How Blocking is Actually Done
When you can’t fit all your experimental runs into a single block (same batch, same day, same conditions), you need to split them across multiple blocks. But here’s the catch: you can’t just randomly split them. You need to be strategic about it.
This is where confounding comes in. You deliberately confound a factor or interaction with your blocking variable. In practical terms, this means you sacrifice your ability to estimate one effect (usually a high-order interaction you don’t care about) in order to create balanced blocks.
The key assumption is that the blocking factor has an additive effect. It shifts all responses up or down by the same amount, without interacting with your experimental factors.

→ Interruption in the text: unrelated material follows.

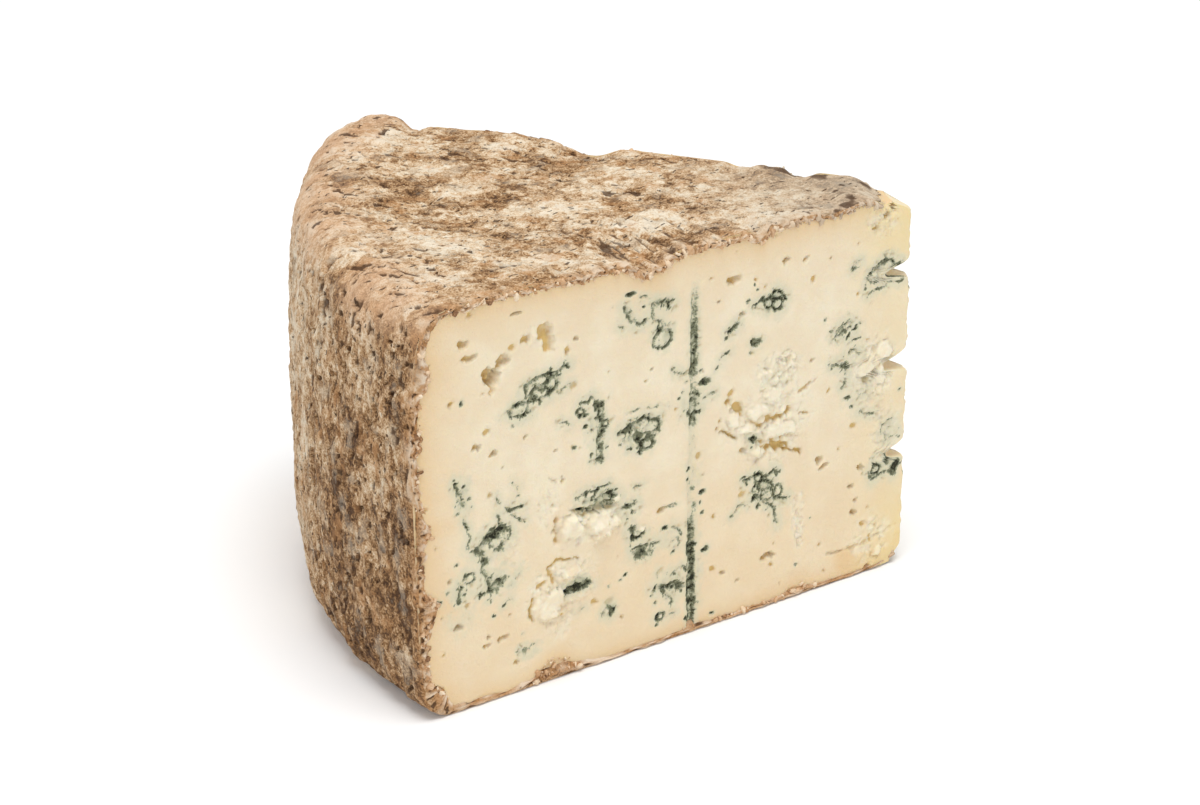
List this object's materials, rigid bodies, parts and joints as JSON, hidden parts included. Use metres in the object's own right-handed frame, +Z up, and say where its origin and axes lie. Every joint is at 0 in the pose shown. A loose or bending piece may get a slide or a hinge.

For a 2⁴ factorial design with two blocks, you typically confound the four-way interaction (T×P×CoF×RPM) with blocks. This gives you two balanced blocks of 8 runs each, while preserving all main effects and two-way interactions.
A Practical Example
Let’s use our familiar filtration rate example, a 2⁴ factorial design testing four factors:
- T – Temperature (20°C vs. 40°C)
- P – Pressure (1 bar vs. 3 bar)
- CoF – Concentration of Formaldehyde (2% vs. 6%)

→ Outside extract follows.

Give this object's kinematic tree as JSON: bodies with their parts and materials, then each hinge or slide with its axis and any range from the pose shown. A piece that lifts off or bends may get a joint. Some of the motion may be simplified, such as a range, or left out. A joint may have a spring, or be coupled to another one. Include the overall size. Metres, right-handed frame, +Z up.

- RPM – Agitation speed (100 vs. 300)
Response: Filtration rate (arbitrary units)
Here’s our complete dataset (16 runs) with coded levels:
| Run | T | P | CoF | RPM | Filtration Rate |
|---|---|---|---|---|---|
| 1 | -1 | -1 | -1 | -1 | 45 |
| 2 | +1 | -1 | -1 | -1 | 71 |
| 3 | -1 | +1 | -1 | -1 | 48 |
| 4 | +1 | +1 | -1 | -1 | 65 |
| 5 | -1 | -1 | +1 | -1 | 68 |
| 6 | +1 | -1 | +1 | -1 | 60 |
| 7 | -1 | +1 | +1 | -1 | 80 |
| 8 | +1 | +1 | +1 | -1 | 65 |
| 9 | -1 | -1 | -1 | +1 | 43 |
| 10 | +1 | -1 | -1 | +1 | 100 |
| 11 | -1 | +1 | -1 | +1 | 45 |
| 12 | +1 | +1 | -1 | +1 | 104 |
| 13 | -1 | -1 | +1 | +1 | 75 |
| 14 | +1 | -1 | +1 | +1 | 86 |
| 15 | -1 | +1 | +1 | +1 | 70 |
| 16 | +1 | +1 | +1 | +1 | 96 |
When we analyze this data, we get the following main effects:

These are our ground truth values. Now let’s see what happens when a systematic error enters the picture and why planning your blocking strategy matters.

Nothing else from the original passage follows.